-- start DATASET RECORDS --

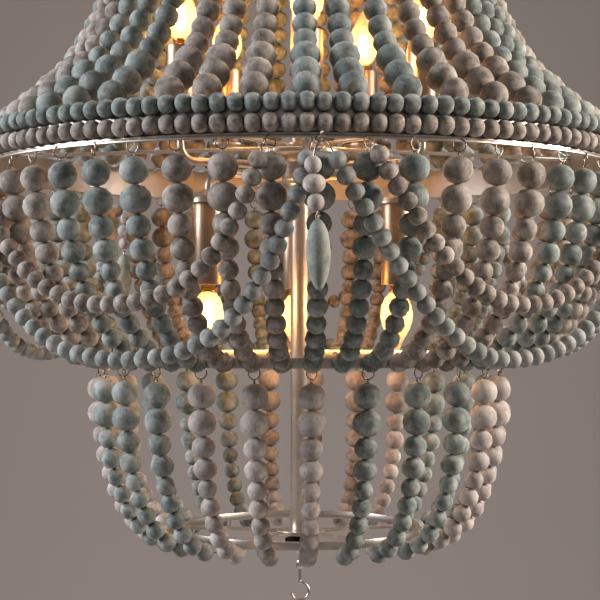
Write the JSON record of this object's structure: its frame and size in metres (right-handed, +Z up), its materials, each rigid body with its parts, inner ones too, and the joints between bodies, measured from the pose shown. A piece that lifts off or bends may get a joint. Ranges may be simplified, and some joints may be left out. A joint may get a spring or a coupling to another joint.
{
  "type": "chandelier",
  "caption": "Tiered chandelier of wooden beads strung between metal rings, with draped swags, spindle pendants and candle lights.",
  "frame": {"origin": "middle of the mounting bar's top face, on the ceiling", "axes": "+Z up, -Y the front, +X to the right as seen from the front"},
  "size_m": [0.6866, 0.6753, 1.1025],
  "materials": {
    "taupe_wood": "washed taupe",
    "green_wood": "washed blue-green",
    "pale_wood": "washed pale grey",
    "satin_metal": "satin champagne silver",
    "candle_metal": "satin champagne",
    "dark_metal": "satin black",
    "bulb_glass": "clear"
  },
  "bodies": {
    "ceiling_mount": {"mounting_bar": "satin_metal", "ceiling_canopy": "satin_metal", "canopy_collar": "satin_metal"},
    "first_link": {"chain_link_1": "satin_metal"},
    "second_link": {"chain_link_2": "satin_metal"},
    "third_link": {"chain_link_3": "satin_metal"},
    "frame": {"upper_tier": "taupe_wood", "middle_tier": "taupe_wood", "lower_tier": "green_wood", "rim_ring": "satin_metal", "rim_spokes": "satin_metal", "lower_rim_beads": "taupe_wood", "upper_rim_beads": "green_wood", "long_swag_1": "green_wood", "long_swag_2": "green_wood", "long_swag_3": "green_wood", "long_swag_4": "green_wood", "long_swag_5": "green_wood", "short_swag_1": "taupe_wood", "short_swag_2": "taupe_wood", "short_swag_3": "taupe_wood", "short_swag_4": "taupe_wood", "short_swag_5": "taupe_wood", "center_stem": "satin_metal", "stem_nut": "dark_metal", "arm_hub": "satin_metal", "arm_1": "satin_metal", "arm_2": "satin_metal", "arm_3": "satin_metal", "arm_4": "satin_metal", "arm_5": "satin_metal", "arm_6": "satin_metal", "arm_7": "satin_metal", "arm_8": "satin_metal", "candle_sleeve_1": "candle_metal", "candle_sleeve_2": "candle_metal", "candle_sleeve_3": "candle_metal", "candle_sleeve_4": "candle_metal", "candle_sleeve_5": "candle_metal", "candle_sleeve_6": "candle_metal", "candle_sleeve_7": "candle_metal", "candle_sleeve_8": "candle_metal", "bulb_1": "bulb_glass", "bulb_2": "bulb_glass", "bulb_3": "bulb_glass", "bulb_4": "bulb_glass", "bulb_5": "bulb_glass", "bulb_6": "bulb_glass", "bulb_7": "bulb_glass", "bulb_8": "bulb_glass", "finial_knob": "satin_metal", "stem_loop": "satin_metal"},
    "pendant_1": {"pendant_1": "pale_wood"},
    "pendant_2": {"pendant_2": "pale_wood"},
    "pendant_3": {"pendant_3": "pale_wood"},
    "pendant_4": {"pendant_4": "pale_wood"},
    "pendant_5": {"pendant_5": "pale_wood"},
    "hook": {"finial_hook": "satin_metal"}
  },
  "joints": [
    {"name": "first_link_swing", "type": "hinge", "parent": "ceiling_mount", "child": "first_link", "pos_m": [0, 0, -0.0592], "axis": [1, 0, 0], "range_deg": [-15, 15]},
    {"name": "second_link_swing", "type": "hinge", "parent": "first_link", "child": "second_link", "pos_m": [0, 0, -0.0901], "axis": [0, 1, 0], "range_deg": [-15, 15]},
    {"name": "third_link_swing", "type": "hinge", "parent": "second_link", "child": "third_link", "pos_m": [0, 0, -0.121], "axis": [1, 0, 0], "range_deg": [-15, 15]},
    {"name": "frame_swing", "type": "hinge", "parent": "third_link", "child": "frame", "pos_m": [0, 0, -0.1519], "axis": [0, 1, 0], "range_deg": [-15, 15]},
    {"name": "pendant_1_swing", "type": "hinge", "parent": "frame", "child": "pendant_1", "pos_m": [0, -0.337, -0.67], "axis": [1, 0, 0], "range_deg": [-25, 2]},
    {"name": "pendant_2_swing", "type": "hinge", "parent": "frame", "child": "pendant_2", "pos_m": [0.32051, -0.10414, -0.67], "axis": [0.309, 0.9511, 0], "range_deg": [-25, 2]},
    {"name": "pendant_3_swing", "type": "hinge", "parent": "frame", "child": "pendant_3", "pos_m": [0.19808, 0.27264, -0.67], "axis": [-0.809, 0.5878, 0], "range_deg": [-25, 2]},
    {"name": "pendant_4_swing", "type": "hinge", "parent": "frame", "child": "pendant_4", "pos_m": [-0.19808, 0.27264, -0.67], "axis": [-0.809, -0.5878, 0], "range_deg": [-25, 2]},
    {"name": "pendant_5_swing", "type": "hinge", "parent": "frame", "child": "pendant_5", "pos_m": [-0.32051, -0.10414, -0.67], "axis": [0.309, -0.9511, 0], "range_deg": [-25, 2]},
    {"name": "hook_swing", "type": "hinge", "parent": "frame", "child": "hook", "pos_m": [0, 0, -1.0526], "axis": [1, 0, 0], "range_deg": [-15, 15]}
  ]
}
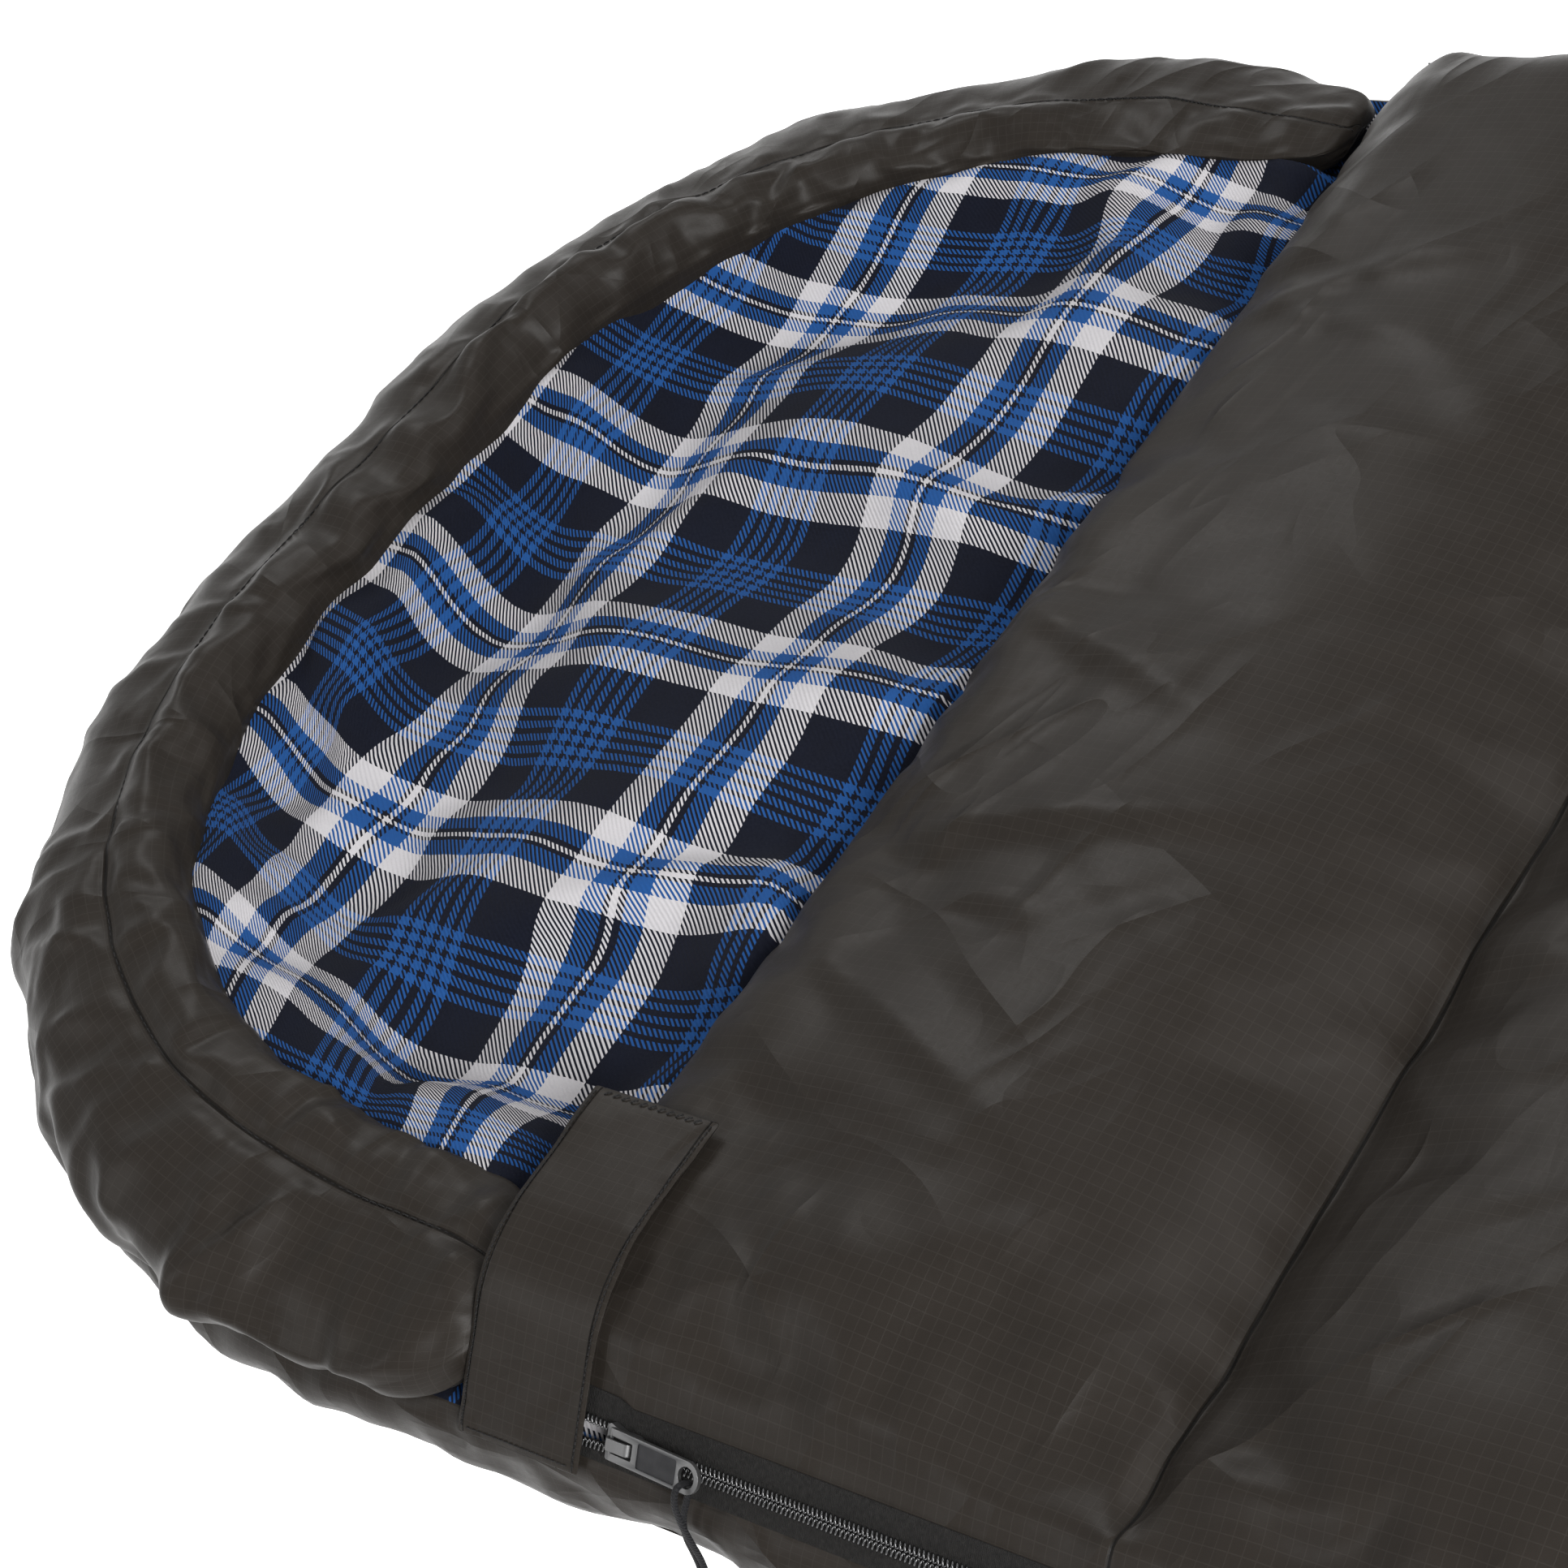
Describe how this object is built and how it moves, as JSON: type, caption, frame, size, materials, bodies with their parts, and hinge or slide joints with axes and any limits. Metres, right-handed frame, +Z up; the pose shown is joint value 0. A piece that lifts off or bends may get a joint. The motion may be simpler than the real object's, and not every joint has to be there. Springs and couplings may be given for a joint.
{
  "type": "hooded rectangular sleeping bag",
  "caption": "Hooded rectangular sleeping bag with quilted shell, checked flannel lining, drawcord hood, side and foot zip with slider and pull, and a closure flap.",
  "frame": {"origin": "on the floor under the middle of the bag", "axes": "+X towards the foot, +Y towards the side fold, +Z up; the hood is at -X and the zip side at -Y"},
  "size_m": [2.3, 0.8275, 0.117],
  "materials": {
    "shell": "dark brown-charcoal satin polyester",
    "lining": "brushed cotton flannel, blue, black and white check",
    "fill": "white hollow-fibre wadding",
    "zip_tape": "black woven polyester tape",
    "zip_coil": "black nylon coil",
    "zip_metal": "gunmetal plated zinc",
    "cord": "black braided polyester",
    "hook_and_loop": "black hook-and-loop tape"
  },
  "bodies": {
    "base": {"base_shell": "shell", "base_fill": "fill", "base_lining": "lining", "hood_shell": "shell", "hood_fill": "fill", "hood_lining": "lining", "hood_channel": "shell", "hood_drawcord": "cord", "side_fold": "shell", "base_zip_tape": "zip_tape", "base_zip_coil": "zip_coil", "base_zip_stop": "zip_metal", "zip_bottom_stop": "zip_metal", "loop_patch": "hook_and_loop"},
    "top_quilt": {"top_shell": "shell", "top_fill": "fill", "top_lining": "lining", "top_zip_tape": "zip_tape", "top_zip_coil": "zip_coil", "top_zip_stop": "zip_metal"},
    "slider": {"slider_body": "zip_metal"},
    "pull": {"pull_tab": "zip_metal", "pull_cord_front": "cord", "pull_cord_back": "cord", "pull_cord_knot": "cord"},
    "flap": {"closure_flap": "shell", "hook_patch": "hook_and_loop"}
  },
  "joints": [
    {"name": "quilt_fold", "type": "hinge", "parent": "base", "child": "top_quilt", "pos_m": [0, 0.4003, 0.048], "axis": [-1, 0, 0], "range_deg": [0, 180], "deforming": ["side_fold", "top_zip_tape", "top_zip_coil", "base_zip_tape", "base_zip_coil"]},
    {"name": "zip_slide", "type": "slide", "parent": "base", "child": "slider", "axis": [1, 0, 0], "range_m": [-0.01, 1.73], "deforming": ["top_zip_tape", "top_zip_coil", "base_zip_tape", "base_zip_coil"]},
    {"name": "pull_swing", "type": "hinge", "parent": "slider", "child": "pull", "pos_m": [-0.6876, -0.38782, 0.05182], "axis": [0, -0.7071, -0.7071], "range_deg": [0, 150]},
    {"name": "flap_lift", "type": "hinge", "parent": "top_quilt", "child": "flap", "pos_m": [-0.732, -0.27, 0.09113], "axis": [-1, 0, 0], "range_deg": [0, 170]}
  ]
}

-- end DATASET RECORDS --

TASK DESCRIPTION:
In the records above, locate each line with the word "materials". Copy all such lines.

SOLUTION BELOW:
Write the JSON record of this object's structure: its frame and size in metres (right-handed, +Z up), its materials, each rigid body with its parts, inner ones too, and the joints between bodies, measured from the pose shown. A piece that lifts off or bends may get a joint. Ranges may be simplified, and some joints may be left out. A joint may get a spring or a coupling to another joint.
  "materials": {
Describe how this object is built and how it moves, as JSON: type, caption, frame, size, materials, bodies with their parts, and hinge or slide joints with axes and any limits. Metres, right-handed frame, +Z up; the pose shown is joint value 0. A piece that lifts off or bends may get a joint. The motion may be simpler than the real object's, and not every joint has to be there. Springs and couplings may be given for a joint.
  "materials": {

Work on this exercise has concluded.